What happens if we try to compute the mean of `numbers`?

In [None]:
# This will raise an error!
# df["numbers"].mean()

**Error:** `TypeError: Could not convert #23#24... to numeric`

The `#` symbol prevents conversion to numeric type!

## String Methods: The Slow Way

We could loop through rows (but this is slow)...

In [None]:
%%time

# Iterate over all rows
for row in df.iterrows():
    index_value, column_values = row
    clean_number = int(column_values["numbers"].replace("#", ""))
    df.at[index_value, "numbers_loop"] = clean_number

## String Methods: The Fast Way

Use `.str` accessor to apply string methods to entire columns!

In [None]:
%%time

# Much faster! 2-500x depending on DataFrame size
df["numbers_str"] = df["numbers"].str.replace("#", "")

**Key Point:** `.str` methods operate on entire columns at once (vectorized operations)

## More String Methods

In [None]:
# Check if colors contain 'p'
df["colors"].str.contains("p")

In [None]:
# Capitalize colors
df["colors"].str.capitalize()

## Type Conversions

After removing `#`, we still have strings!

Use `pd.to_numeric()` to convert to numbers:

In [None]:
df["numbers_numeric"] = pd.to_numeric(df["numbers_str"])
df.dtypes

## Using astype()

Convert to different data types:

In [None]:
# Convert to string
df["numbers_numeric"].astype(str)

In [None]:
# Convert to float
df["numbers_numeric"].astype(float)

## Missing Data

Our dataset has missing values:

In [None]:
df

## Detecting Missing Data

Use `.isnull()` to find missing values:

In [None]:
df.isnull()

## Missing Data by Column/Row

In [None]:
# Any missing data in each column?
df.isnull().any(axis=0)

In [None]:
# Any missing data in each row?
df.isnull().any(axis=1)

## Handling Missing Data

Two main approaches:

1. **Exclusion:** Drop missing data (`.dropna()`)
2. **Imputation:** Fill in predicted values (`.fillna()`)

## Drop Missing Data

In [None]:
# Drop all rows containing missing data
df.dropna()

## Fill Missing Data

In [None]:
# Fill with a specific value
df.fillna(value=100)

## Forward/Backward Fill

In [None]:
# Use next valid observation
df.bfill()

In [None]:
# Use previous valid observation
df.ffill()

## Case Study: Chipotle Orders

Real data from NYTimes article about Chipotle orders

- Nearly 2,000 orders
- Information on items and prices

In [None]:
url = "https://datascience.quantecon.org/assets/data/chipotle_raw.csv.zip"
chipotle = pd.read_csv(url)
chipotle.head()

## Exercise: Chipotle Analysis

Use this data to answer:

1. What is the average price of an item with chicken?
2. What is the average price of an item with steak?
3. Did chicken or steak produce more revenue (total)?
4. How many missing items are in this dataset?
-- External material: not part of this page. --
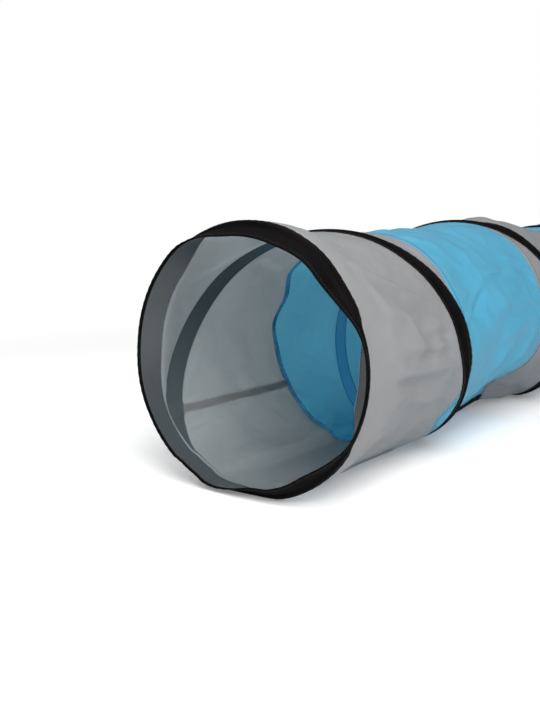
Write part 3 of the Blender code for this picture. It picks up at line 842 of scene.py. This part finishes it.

**Hint:** You'll need to clean the `item_price` column first!

## Performance Comparison

Let's compare loop vs `.str` methods on larger data:

In [None]:
test = pd.DataFrame({"floats": np.round(100*np.random.rand(100000), 2)})
test["strings"] = test["floats"].astype(str) + "%"
test.head()

## Loop Method (Slow)

In [None]:
%%time

for row in test.iterrows():
    index_value, column_values = row
    clean_number = column_values["strings"].replace("%", "")
    test.at[index_value, "numbers_loop"] = clean_number

## String Method (Fast)

In [None]:
%%time
test["numbers_str_method"] = test["strings"].str.replace("%", "")

In [None]:
# Verify they're the same
test["numbers_str_method"].equals(test["numbers_loop"])

## Key Takeaways

1. Use `.str` accessor for vectorized string operations
2. Use `pd.to_numeric()` and `.astype()` for type conversions
3. Handle missing data with `.dropna()` or `.fillna()`
4. Clean data before analysis!
5. Vectorized operations are much faster than loops

## Practice Exercises

**Exercise 1:** Convert `"#39"` to a number

**Exercise 2:** Create `colors_upper` column with uppercase colors

**Exercise 3:** Convert `nums` column to numeric (handle errors!)

**Exercise 4:** Analyze the Chipotle dataset